Capacitors and inductors as used in electric circuits are not ideal components with only capacitance or inductance. However, they can be treated, to a very good degree of approximation, as being ideal capacitors and inductors in series with a resistance; this resistance is defined as the equivalent series resistance (ESR). If not otherwise specified, the ESR is always an AC resistance, which means it is measured at specified frequencies, 100 kHz for switched-mode power supply components, 120 Hz for linear power-supply components, and at its self-resonant frequency for general-application components. Additionally, audio components may report a "Q factor", incorporating ESR among other things, at 1000 Hz.
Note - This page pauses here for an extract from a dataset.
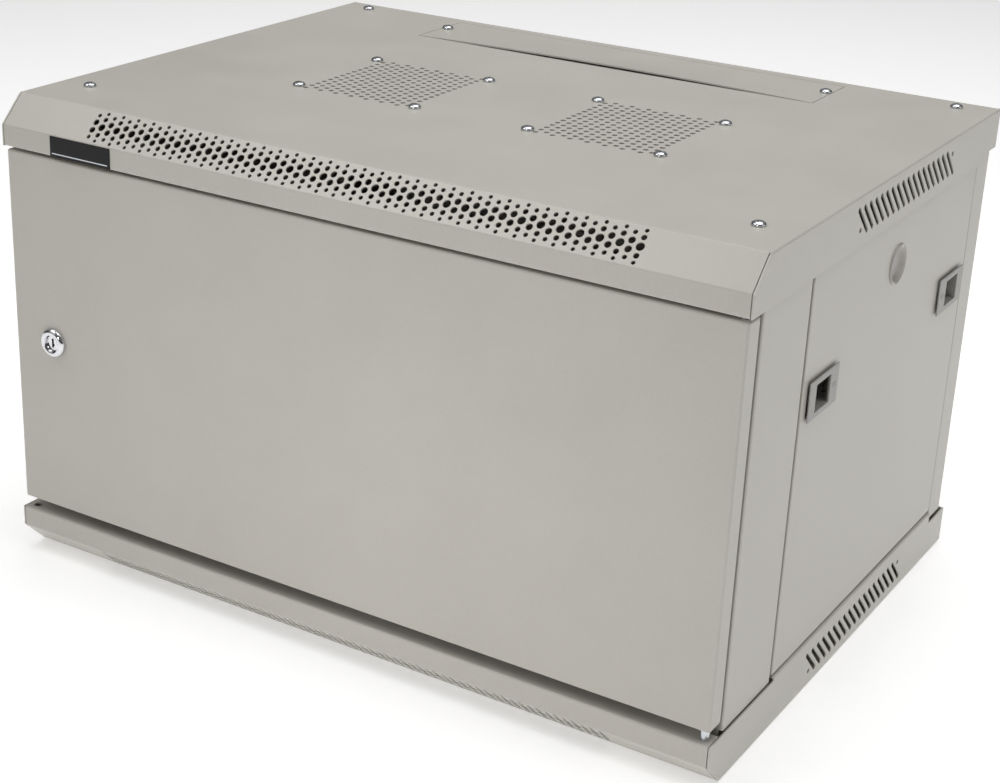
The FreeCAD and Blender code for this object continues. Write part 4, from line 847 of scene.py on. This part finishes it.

Electrical circuit theory deals with ideal resistors, capacitors and inductors, each assumed to contribute only resistance, capacitance or inductance to the circuit. However, all components have a non-zero value of each of these parameters. In particular, all physical devices are constructed of materials with finite electrical resistance, so that physical components have some resistance in addition to their other properties. The physical origins of ESR depend on the device in question. One way to deal with these inherent resistances in circuit analysis is to use a lumped-element model to express each physical component as a combination of an ideal component and a small resistor in series, the ESR. The ESR can be measured and included in a component's datasheet. To some extent it can be calculated from the device properties.

Q factor, which is related to ESR and is sometimes a more convenient parameter than ESR to use in calculations of high-frequency non-ideal performance of real inductors, is quoted in inductor data sheets.

Capacitors, inductors, and resistors are usually designed to minimise other parameters. In many cases this can be done to a sufficient extent that parasitic capacitance and inductance of a resistor, for example, are so small as not to affect circuit operation. However, under some circumstances parasitics become important and even dominant.

Pure capacitors and inductors do not dissipate energy; any component which dissipates energy must be treated in an equivalent circuit model incorporating one or more resistors. Actual passive two-terminal components can be represented by some network of lumped and distributed ideal inductors, capacitors, and resistors, in the sense that the real component behaves as the network does. Some of the components of the equivalent circuit can vary with conditions, e.g., frequency and temperature.

If driven by a periodic sinewave (alternating current) the component will be characterised by its complex impedance Z(ω) = R + j X(ω); the impedance can involve several minor resistances, inductances and capacitances in addition to the main property. These small deviations from the ideal behavior of the device can become significant under certain conditions, typically high frequency, where the reactance of small capacitances and inductances can become a significant element of circuit operation. Models of lesser or greater complexity can be used, depending upon the accuracy required. For many purposes, a simple model with an inductance or capacitance in series with an ESR is good enough.

These models, however simple or complex, can be inserted into a circuit to calculate performance. Computer tools are available for complex circuits; e.g., the SPICE program and its variants.

An inductor consists of a conducting insulated wire coil usually wound around a ferromagnetic core. Inductors have resistance inherent in the metal conductor, quoted as DCR in datasheets. This metallic resistance is small for small inductance values (typically below 1 Ω). The DC wire resistance is an important parameter in transformer and general inductor design because it contributes to the impedance of the component, and current flowing through that resistance is dissipated as waste heat, and energy is lost from the circuit. It can be modeled as a resistor in series with the inductor, often leading to the DC resistance being referred to as the ESR. Though this is not precisely correct usage, the unimportant elements of ESR are often neglected in circuit discussion, since it is rare that all elements of ESR are significant to a particular application.